Während Bacteriorhodopsin (bR) in der Purpurmembran des Halobacterium salinarium vorkommt, findet man Rhodopsin in den Sehstäbchen der Netzhaut von Wirbeltieren. Dennoch gibt es eine Reihe von Gemeinsamkeiten, z.B. ist im Inneren beider Proteine der Chromophor Retinal kovalent gebunden. Durch Absorption von Licht wird die biologische Funktion der Proteine gestartet. Um diese biologische Funktion auf molekularer Ebene zu verstehen, werden Photospannungsmessungen durchgeführt, die Aufschluß über die Ladungsverschiebungen innerhalb des Proteins geben. Zusätzlich gibt die Absorptionsspektroskopie Erkenntnisse über lokale Änderungen in der Umgebung des Chromophors.

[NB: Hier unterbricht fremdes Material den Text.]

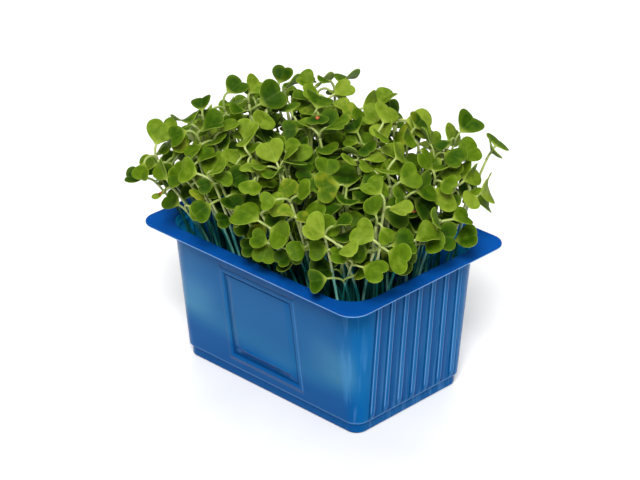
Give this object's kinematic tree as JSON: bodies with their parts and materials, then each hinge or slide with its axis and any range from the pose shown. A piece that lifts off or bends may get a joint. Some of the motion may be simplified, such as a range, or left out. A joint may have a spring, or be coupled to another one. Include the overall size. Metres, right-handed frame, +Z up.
{
  "type": "microgreens tray",
  "caption": "Flanged blue punnet with ribbed ends and framed side panels, filled with growing medium and a dense crop of two-leaved brassica seedlings.",
  "frame": {"origin": "middle of the flat underside of the tray's foot", "axes": "+Z up, +X along the tray's long side, -Y out of a framed side wall"},
  "size_m": [0.1235, 0.0908, 0.1009],
  "materials": {
    "tray_plastic": "glossy, slightly translucent thermoformed sheet",
    "growing_medium": "damp fibrous substrate",
    "seedling_green": "smooth satin leaf"
  },
  "bodies": {
    "root": {"tray": "tray_plastic", "growing_medium": "growing_medium", "seedlings_01": "seedling_green", "seedlings_02": "seedling_green", "seedlings_03": "seedling_green", "seedlings_04": "seedling_green", "seedlings_05": "seedling_green", "seedlings_06": "seedling_green", "seedlings_07": "seedling_green", "seedlings_08": "seedling_green", "seedlings_09": "seedling_green", "seedlings_10": "seedling_green", "seedlings_11": "seedling_green", "seedlings_12": "seedling_green", "seedlings_13": "seedling_green", "seedlings_14": "seedling_green", "seedlings_15": "seedling_green", "seedlings_16": "seedling_green", "seedlings_17": "seedling_green", "seedlings_18": "seedling_green", "seedlings_19": "seedling_green", "seedlings_20": "seedling_green", "seedlings_21": "seedling_green", "seedlings_22": "seedling_green", "seedlings_23": "seedling_green", "seedlings_24": "seedling_green", "seedlings_25": "seedling_green", "seedlings_26": "seedling_green", "seedlings_27": "seedling_green", "seedlings_28": "seedling_green", "seedlings_29": "seedling_green", "seedlings_30": "seedling_green", "seedlings_31": "seedling_green", "seedlings_32": "seedling_green", "seedlings_33": "seedling_green", "seedlings_34": "seedling_green", "seedlings_35": "seedling_green"}
  },
  "joints": []
}
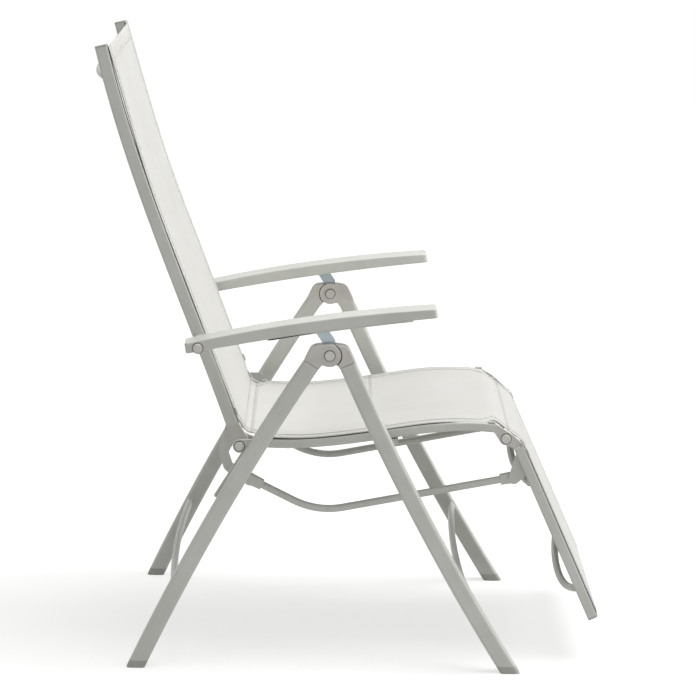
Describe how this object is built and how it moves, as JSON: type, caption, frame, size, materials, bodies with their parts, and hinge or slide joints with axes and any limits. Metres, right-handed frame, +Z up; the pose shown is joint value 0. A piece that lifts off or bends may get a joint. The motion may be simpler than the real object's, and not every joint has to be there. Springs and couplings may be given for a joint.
{
  "type": "reclining garden armchair",
  "caption": "Folding garden armchair with a high sling back, curved seat, linked leg rest and armrests that catch on struts to set the recline",
  "frame": {"origin": "on the floor under the middle of the chair's bounding box", "axes": "+Z up, -Y is the way the sitter faces, +X is the sitter's left, X = 0 is the plane of symmetry"},
  "size_m": [0.6252, 0.9014, 1.079],
  "materials": {
    "frame_paint": "satin",
    "hub_cast": "satin",
    "bright_steel": "brushed",
    "sling_cloth": "woven",
    "cap_plastic": "matte",
    "dark_plastic": "matte"
  },
  "bodies": {
    "rear_legs": {"rear_leg_left": "frame_paint", "rear_leg_right": "frame_paint", "rear_hub_left": "hub_cast", "rear_hub_right": "hub_cast", "catch_strut_left": "bright_steel", "catch_strut_right": "bright_steel", "hinge_bracket_left": "frame_paint", "hinge_bracket_right": "frame_paint", "rear_foot_caps": "cap_plastic", "rear_leg_bar": "frame_paint", "hub_bolts": "bright_steel", "catch_pins": "bright_steel"},
    "front_legs": {"front_leg_left": "frame_paint", "front_leg_right": "frame_paint", "front_hub_left": "hub_cast", "front_hub_right": "hub_cast", "front_foot_caps": "cap_plastic", "front_leg_bar": "frame_paint", "seat_rest_pins": "frame_paint"},
    "seat": {"seat_rail_left": "frame_paint", "seat_rail_right": "frame_paint", "seat_rear_fitting_left": "hub_cast", "seat_rear_fitting_right": "hub_cast", "seat_front_fitting_left": "hub_cast", "seat_front_fitting_right": "hub_cast", "seat_saddles": "hub_cast", "seat_rear_bar": "frame_paint", "seat_front_bar": "frame_paint", "seat_sling": "sling_cloth"},
    "hinge_pins": {"back_hinge_pins": "bright_steel"},
    "back": {"back_rail_left": "frame_paint", "back_rail_right": "frame_paint", "back_fitting_left": "hub_cast", "back_fitting_right": "hub_cast", "crank_left": "frame_paint", "crank_right": "frame_paint", "back_end_caps": "cap_plastic", "back_top_bow": "frame_paint", "back_lower_bar": "frame_paint", "back_sling": "sling_cloth"},
    "knee_hinge_pins": {"knee_pins": "bright_steel"},
    "legrest": {"legrest_rail_left": "frame_paint", "legrest_rail_right": "frame_paint", "legrest_fitting_left": "hub_cast", "legrest_fitting_right": "hub_cast", "rod_lugs": "frame_paint", "legrest_end_caps": "cap_plastic", "legrest_upper_bow": "frame_paint", "legrest_lower_bow": "frame_paint", "legrest_sling": "sling_cloth"},
    "rod_pins": {"crank_pins": "bright_steel"},
    "link_rods": {"link_rod_left": "frame_paint", "link_rod_right": "frame_paint"},
    "arm_bolt_pair": {"arm_bolts": "bright_steel"},
    "arm_bush_pair": {"arm_bushes": "dark_plastic"},
    "arm_left": {"armrest_left": "frame_paint", "toothed_bar_left": "dark_plastic"},
    "arm_right": {"armrest_right": "frame_paint", "toothed_bar_right": "dark_plastic"}
  },
  "joints": [
    {"name": "leg_fold", "type": "hinge", "parent": "rear_legs", "child": "front_legs", "pos_m": [0, 0.03075, 0.561], "axis": [1, 0, 0], "range_deg": [0, 52]},
    {"name": "hinge_pin_turn", "type": "hinge", "parent": "rear_legs", "child": "hinge_pins", "pos_m": [0, 0.18375, 0.394], "axis": [-1, 0, 0], "range_deg": [-13.2, 0]},
    {"name": "seat_lift", "type": "hinge", "parent": "rear_legs", "child": "seat", "pos_m": [0, 0.18375, 0.394], "axis": [-1, 0, 0], "range_deg": [0, 46.8]},
    {"name": "recline", "type": "hinge", "parent": "hinge_pins", "child": "back", "pos_m": [0, 0.18375, 0.394], "axis": [-1, 0, 0], "range_deg": [-8, 50]},
    {"name": "knee_pin_turn", "type": "hinge", "parent": "seat", "child": "knee_hinge_pins", "pos_m": [0, -0.27925, 0.405], "axis": [-1, 0, 0], "range_deg": [-60, 0]},
    {"name": "legrest_swing", "type": "hinge", "parent": "knee_hinge_pins", "child": "legrest", "pos_m": [0, -0.27925, 0.405], "axis": [-1, 0, 0], "range_deg": [-8, 50]},
    {"name": "rod_pin_turn", "type": "hinge", "parent": "back", "child": "rod_pins", "pos_m": [0, 0.16675, 0.318], "axis": [-1, 0, 0], "range_deg": [0, 60]},
    {"name": "rod_swing", "type": "hinge", "parent": "rod_pins", "child": "link_rods", "pos_m": [0, 0.16675, 0.318], "axis": [-1, 0, 0], "range_deg": [-50, 8]},
    {"name": "arm_bolt_turn", "type": "hinge", "parent": "back", "child": "arm_bolt_pair", "pos_m": [0, 0.25635, 0.5703], "axis": [-1, 0, 0], "range_deg": [0, 100.2]},
    {"name": "arm_bush_turn", "type": "hinge", "parent": "arm_bolt_pair", "child": "arm_bush_pair", "pos_m": [0, 0.25635, 0.5703], "axis": [-1, 0, 0], "range_deg": [-33, 5.28]},
    {"name": "armrest_lift_left", "type": "hinge", "parent": "arm_bush_pair", "child": "arm_left", "pos_m": [0, 0.25635, 0.5703], "axis": [-1, 0, 0], "range_deg": [-0.7, 20]},
    {"name": "armrest_lift_right", "type": "hinge", "parent": "arm_bush_pair", "child": "arm_right", "pos_m": [0, 0.25635, 0.5703], "axis": [-1, 0, 0], "range_deg": [-0.7, 20]}
  ],
  "couplings": [
    {"joint": "hinge_pin_turn", "follows": "leg_fold", "ratio": -0.25385},
    {"joint": "seat_lift", "follows": "leg_fold", "ratio": 0.9},
    {"joint": "knee_pin_turn", "follows": "leg_fold", "ratio": -1.1538},
    {"joint": "rod_pin_turn", "follows": "leg_fold", "ratio": 1.1538},
    {"joint": "arm_bolt_turn", "follows": "leg_fold", "ratio": 1.9269},
    {"joint": "legrest_swing", "follows": "recline", "ratio": 1},
    {"joint": "rod_swing", "follows": "recline", "ratio": -1},
    {"joint": "arm_bush_turn", "follows": "recline", "ratio": -0.66}
  ]
}
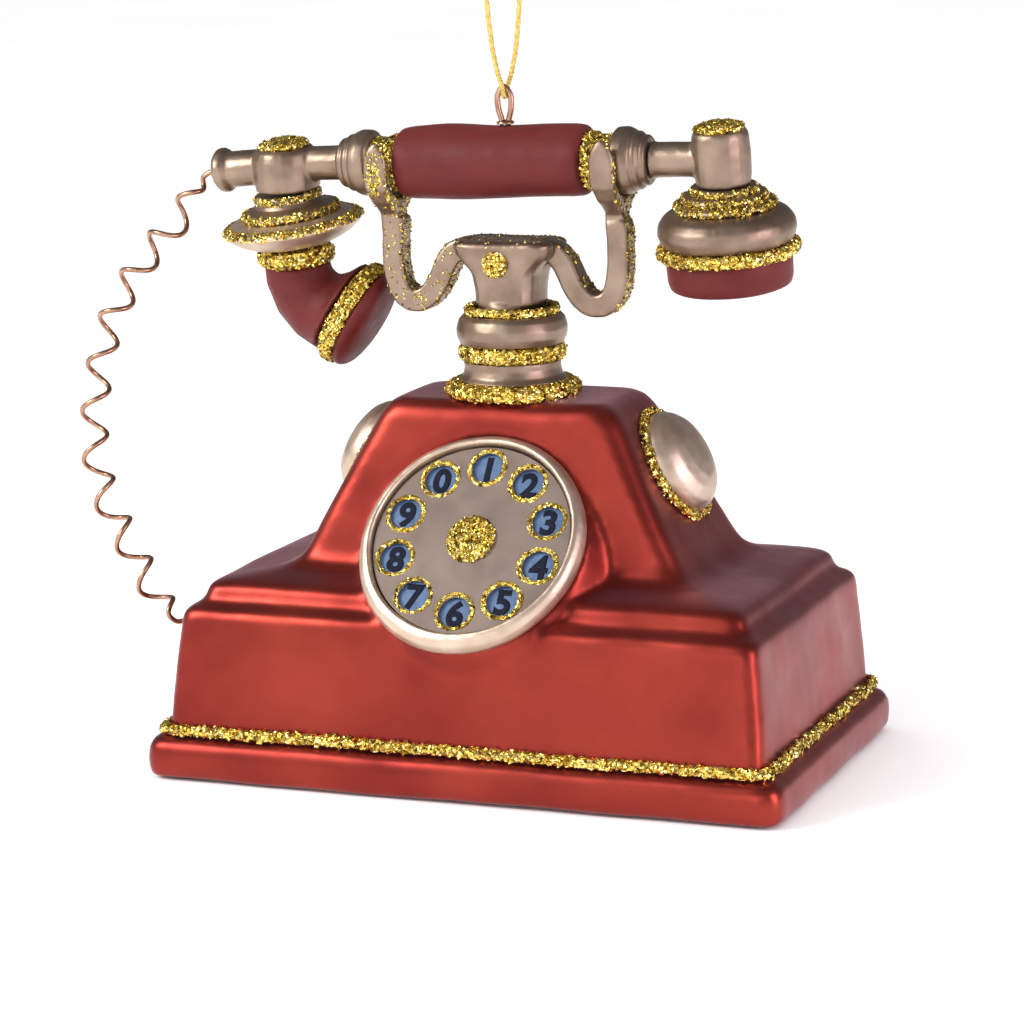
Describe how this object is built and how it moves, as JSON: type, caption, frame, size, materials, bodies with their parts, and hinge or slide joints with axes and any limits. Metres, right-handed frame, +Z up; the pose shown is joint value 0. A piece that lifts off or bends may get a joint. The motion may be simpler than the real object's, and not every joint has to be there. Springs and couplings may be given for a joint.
{
  "type": "rotary telephone",
  "caption": "Rotary desk telephone with a stepped case, round dial, side gongs, a sprung cradle and a separate handset on a curly cord, with a hanging loop.",
  "frame": {"origin": "under the middle of the case, on the surface it stands on", "axes": "+X to the receiver end, the right of a person facing the dial; -Y out of the dial's side; +Z up"},
  "size_m": [0.2974, 0.153, 0.3006],
  "materials": {
    "red_enamel": "satin metallic red",
    "red_bakelite": "matte dark red",
    "champagne_gold": "satin champagne",
    "gold_glitter": "coarse gold glitter in clear lacquer",
    "dial_face": "satin greige",
    "number_enamel": "greige with blue spots and dark numerals",
    "steel": "bright zinc",
    "brass": "machined",
    "coil_wire": "enamelled winding",
    "rubber": "matte black",
    "copper_wire": "rose copper wire",
    "thread": "twisted metallic thread"
  },
  "bodies": {
    "base": {"plinth": "red_enamel", "bottom_plate": "steel", "foot_1": "rubber", "foot_2": "rubber", "foot_3": "rubber", "foot_4": "rubber", "base_trim": "gold_glitter", "body_shell": "red_enamel", "cord_grommet": "rubber", "line_inlet": "rubber", "dial_bezel": "dial_face", "number_plate": "number_enamel", "dial_frame": "steel", "ringer_frame": "steel", "coil_left": "coil_wire", "coil_right": "coil_wire", "gong_left": "champagne_gold", "gong_right": "champagne_gold", "neck_flange": "gold_glitter", "neck_collar_lower": "champagne_gold", "neck_ring": "gold_glitter", "neck_collar_upper": "champagne_gold", "neck_ring_thin": "gold_glitter", "switch_bracket": "steel", "curly_cord": "copper_wire"},
    "handset": {"grip": "red_bakelite", "grip_collar_left": "gold_glitter", "grip_collar_right": "gold_glitter", "ringed_neck_left": "champagne_gold", "ringed_neck_right": "champagne_gold", "tee_left": "champagne_gold", "tee_right": "champagne_gold", "cap_left": "gold_glitter", "cap_right": "gold_glitter", "cord_ferrule": "champagne_gold", "hang_eye": "copper_wire", "receiver_collar": "gold_glitter", "receiver_bell": "champagne_gold", "receiver_band": "gold_glitter", "earpiece": "red_bakelite", "saucer_collar": "gold_glitter", "saucer": "champagne_gold", "horn_ring": "gold_glitter", "horn": "red_bakelite", "horn_band": "gold_glitter", "mouthpiece": "red_bakelite", "hang_thread": "thread"},
    "cradle": {"cradle_hub": "champagne_gold", "arm_left": "champagne_gold", "arm_right": "champagne_gold", "hub_rosette": "gold_glitter", "plunger_rod": "steel", "plunger_spring": "steel"},
    "lever": {"switch_lever": "brass"},
    "dial": {"finger_wheel": "dial_face", "centre_boss": "gold_glitter", "dial_shaft": "steel"},
    "governor": {"governor": "brass"},
    "clapper": {"clapper": "brass"}
  },
  "joints": [
    {"name": "handset_lift", "type": "slide", "parent": "base", "child": "handset", "axis": [0, 0, 1], "range_m": [0, 0.08]},
    {"name": "cradle_press", "type": "slide", "parent": "base", "child": "cradle", "axis": [0, 0, 1], "range_m": [0, 0.004], "deforming": ["plunger_spring"]},
    {"name": "hook_lever", "type": "hinge", "parent": "base", "child": "lever", "pos_m": [0.021, 0, 0.0665], "axis": [0, 1, 0], "range_deg": [0, 9.2]},
    {"name": "dial_turn", "type": "hinge", "parent": "base", "child": "dial", "pos_m": [0, -0.0512, 0.0952], "axis": [0, 0.788, -0.6157], "range_deg": [0, 300], "stiffness_Nm_per_rad": 0.01},
    {"name": "governor_spin", "type": "hinge", "parent": "base", "child": "governor", "pos_m": [0, -0.03412, 0.11707], "axis": [0, 0.788, -0.6157], "range_deg": [-1080, 0]},
    {"name": "clapper_rock", "type": "hinge", "parent": "base", "child": "clapper", "pos_m": [0, 0.026, 0.06], "axis": [0, 1, 0], "range_deg": [-2.2, 2.2], "stiffness_Nm_per_rad": 0.08}
  ],
  "couplings": [
    {"joint": "cradle_press", "follows": "handset_lift", "ratio": 0.05},
    {"joint": "hook_lever", "follows": "handset_lift", "rad_per_m": 2},
    {"joint": "governor_spin", "follows": "dial_turn", "ratio": -3.6}
  ]
}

In einem Reaktionszyklus durchläuft Bacteriorhodopsin eine Abfolge von strukturellen Änderungen und Ladungsverschiebungen, deren Zwischenzustände als Intermediate bezeichnet werden. Beim Durchlaufen des Zyklus wird ein Proton von der zytoplasmatischen Seite der Zelle zur extrazellulären Seite transportiert. Der dadurch entstandene Potentialunterschied zwischen den Membranoberflächen wird in Photospannungsmessungen detektiert. Ein Nebeneffekt dieses Potentialunterschiedes ist nun, daß er dem weiteren Ladungstransport entgegenwirkt, d.h. die Kinetik des Transportzyklus bei mehrfacher Anregung wird verändert. Im ersten Teil der Arbeit wird dieser Aufladungseffekt mit Hilfe von Doppelblitzexperimenten untersucht. Mit einer ersten Anregung wird ein Potential über der Membran erzeugt und mit einer weiteren wird die veränderte Kinetik nachgewiesen.
In einem weiteren Teil der Arbeit wird nun die Wellenlänge des zweiten Blitzes so gewählt, daß dieser die Intermediate des Photozyklus anregt. Mit einem zweiten Blitz blauer Farbe kann beispielsweise das sogenannte M-Intermediat von bR angeregt werden. Dadurch wird das Protein innerhalb von einigen hundert Nanosekunden in den Ausgangszustand zurückversetzt. Diese Reaktion kann in elektrischen und optischen Messungen zeitaufgelöst detektiert werden. Eine genaue Untersuchung dieser Rückreaktion, bei unterschiedlichem Zeitabstand zwischen den beiden Blitzen und bei unterschiedlichem pH der Lösung, führt zur Interpretation, daß die Reaktion von verschiedenen M-Intermediaten erfolgt, die sich durch die Protonierung der Abgabegruppe an der extrazellulären Oberfläche unterscheiden. Danach existiert also eine Kopplung des Protonierungsgleichgewichtes im Inneren der Membran mit dem Gleichgewicht auf der Membranoberfläche. Um diese Interpretation zu untermauern, werden Untersuchungen an Mutanten durchgeführt, bei denen an einer definierten Stelle im Protein eine geladene Aminosäure ausgetauscht ist. Dadurch wird die Kopplung gezielt gestört, und die Rückreaktion erfolgt mit veränderter Kinetik.
In der Reaktionskaskade von Rhodopsin, an dessen Ende der Chromophor vom Protein abgespalten wird, existiert ein dem M Intermediat von bR sehr ähnlicher Zustand (MII). Auch hier ist die Bindungsstelle des Chromophors im Inneren der Membran deprotoniert. Elektrische und optische Messungen der pH- Abhängigkeit der Bildungskinetik dieses MII Intermediates können auch hier mit einer Kopplung des Protonierungsgleichgewichtes im Inneren der Membran mit dem Gleichgewicht auf der Oberfläche erklärt werden. Im Gegensatz zu bR erfolgt hier die Kopplung an eine Protonenaufnahme.